Stored data entries

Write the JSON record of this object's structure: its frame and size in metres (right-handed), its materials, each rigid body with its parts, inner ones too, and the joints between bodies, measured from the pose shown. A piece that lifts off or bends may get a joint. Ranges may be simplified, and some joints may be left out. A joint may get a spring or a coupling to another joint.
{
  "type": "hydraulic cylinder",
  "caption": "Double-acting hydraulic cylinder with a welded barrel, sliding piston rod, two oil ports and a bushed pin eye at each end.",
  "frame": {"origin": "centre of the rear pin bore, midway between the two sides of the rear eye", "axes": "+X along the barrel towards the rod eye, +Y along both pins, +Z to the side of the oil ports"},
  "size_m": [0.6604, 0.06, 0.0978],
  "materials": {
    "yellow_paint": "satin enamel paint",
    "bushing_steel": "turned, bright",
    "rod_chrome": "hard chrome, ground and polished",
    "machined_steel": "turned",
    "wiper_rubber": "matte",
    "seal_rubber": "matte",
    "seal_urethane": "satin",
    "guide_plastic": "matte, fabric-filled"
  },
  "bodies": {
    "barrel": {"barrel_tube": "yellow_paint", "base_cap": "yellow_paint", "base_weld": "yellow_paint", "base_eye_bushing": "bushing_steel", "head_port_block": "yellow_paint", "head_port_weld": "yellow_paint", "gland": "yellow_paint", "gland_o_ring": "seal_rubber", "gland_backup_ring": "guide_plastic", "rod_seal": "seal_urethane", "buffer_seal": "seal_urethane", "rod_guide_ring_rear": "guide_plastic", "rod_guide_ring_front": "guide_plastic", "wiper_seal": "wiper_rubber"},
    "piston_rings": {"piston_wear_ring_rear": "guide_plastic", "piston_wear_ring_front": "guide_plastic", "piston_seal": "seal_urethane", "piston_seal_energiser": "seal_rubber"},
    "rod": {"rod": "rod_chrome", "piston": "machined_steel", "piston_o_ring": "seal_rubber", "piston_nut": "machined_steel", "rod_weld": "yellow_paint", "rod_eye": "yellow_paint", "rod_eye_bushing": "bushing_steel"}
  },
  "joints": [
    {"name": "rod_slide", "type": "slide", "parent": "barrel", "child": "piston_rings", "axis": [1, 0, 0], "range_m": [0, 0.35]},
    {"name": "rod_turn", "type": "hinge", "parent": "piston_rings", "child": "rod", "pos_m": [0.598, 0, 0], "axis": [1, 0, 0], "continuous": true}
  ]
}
---
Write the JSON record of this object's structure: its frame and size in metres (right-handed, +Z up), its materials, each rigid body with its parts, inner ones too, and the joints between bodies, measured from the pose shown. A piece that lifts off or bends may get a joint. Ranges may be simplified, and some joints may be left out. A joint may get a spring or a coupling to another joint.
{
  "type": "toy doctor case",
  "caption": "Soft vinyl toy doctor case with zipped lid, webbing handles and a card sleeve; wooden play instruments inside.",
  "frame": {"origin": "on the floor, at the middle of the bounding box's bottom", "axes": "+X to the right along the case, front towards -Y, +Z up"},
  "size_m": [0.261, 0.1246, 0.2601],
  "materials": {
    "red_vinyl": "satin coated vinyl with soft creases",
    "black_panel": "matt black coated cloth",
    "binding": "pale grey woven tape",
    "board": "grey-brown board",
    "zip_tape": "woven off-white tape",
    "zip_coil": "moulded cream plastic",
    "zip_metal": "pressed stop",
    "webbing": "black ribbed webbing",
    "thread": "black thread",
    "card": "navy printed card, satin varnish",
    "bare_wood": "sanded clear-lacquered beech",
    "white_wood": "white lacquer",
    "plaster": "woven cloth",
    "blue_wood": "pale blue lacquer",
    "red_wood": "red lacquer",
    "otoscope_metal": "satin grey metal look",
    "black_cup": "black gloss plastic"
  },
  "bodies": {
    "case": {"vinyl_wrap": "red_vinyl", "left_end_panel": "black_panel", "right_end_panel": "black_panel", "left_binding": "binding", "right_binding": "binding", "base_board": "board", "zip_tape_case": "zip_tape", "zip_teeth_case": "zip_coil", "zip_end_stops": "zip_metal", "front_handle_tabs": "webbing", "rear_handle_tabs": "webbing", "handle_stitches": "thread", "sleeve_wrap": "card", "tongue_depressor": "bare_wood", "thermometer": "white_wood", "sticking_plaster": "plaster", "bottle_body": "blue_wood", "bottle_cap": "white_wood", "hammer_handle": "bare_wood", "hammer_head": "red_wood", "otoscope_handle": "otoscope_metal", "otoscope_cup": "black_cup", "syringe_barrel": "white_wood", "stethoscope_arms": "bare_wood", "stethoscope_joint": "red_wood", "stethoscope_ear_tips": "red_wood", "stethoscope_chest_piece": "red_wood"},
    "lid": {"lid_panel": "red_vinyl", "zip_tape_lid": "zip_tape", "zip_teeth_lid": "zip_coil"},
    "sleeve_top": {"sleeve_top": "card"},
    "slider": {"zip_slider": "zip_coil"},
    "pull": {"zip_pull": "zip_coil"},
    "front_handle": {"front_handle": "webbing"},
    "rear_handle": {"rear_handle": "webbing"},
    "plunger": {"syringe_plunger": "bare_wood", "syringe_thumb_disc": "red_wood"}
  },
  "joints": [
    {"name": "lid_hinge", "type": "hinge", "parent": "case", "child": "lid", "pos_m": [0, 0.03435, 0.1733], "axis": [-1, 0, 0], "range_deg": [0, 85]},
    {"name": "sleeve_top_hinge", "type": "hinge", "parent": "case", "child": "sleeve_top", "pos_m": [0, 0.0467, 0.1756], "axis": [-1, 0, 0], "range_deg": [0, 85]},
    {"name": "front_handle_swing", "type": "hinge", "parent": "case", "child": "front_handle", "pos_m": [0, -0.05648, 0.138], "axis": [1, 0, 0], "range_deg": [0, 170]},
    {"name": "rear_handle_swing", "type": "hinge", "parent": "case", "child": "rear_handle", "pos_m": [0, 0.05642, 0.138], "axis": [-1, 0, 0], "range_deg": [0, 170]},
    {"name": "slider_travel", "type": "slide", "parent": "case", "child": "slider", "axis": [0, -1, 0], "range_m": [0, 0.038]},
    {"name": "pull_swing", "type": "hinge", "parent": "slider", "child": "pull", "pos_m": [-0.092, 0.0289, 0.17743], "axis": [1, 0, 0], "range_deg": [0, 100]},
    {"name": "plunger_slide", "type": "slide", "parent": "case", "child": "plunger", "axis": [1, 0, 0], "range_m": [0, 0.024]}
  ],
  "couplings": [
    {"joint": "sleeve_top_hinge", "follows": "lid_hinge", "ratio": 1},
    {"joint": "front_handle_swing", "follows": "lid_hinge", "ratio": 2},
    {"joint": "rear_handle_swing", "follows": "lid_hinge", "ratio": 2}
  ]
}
---
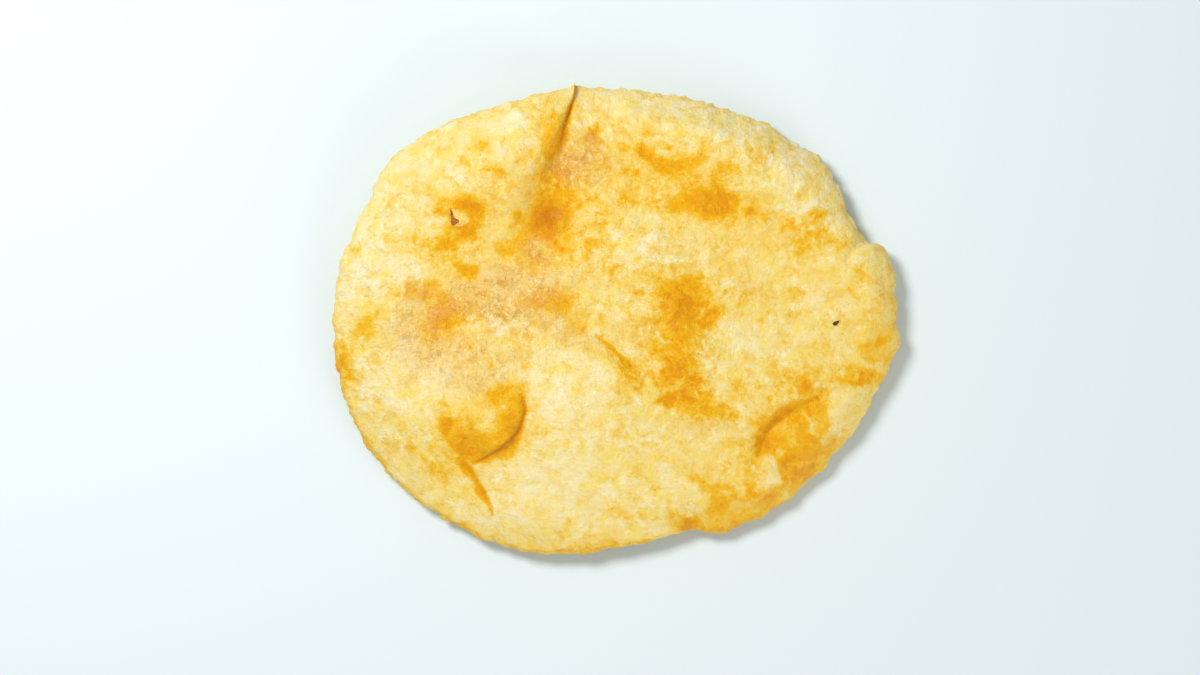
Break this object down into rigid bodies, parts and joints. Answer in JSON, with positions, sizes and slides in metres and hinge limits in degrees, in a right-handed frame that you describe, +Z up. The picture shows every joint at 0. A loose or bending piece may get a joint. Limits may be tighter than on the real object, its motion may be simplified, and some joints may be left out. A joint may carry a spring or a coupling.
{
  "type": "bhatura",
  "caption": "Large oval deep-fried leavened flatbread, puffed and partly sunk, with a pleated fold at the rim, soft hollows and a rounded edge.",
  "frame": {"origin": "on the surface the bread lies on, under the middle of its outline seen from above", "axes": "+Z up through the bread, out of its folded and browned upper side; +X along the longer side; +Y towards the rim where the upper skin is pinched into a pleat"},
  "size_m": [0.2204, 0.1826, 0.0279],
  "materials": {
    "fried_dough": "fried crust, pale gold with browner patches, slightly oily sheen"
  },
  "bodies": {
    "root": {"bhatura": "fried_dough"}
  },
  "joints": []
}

> Work to complete: Search the lines above for the string "shown" and copy each line that has it.

> Answer to this task:
Write the JSON record of this object's structure: its frame and size in metres (right-handed), its materials, each rigid body with its parts, inner ones too, and the joints between bodies, measured from the pose shown. A piece that lifts off or bends may get a joint. Ranges may be simplified, and some joints may be left out. A joint may get a spring or a coupling to another joint.
Write the JSON record of this object's structure: its frame and size in metres (right-handed, +Z up), its materials, each rigid body with its parts, inner ones too, and the joints between bodies, measured from the pose shown. A piece that lifts off or bends may get a joint. Ranges may be simplified, and some joints may be left out. A joint may get a spring or a coupling to another joint.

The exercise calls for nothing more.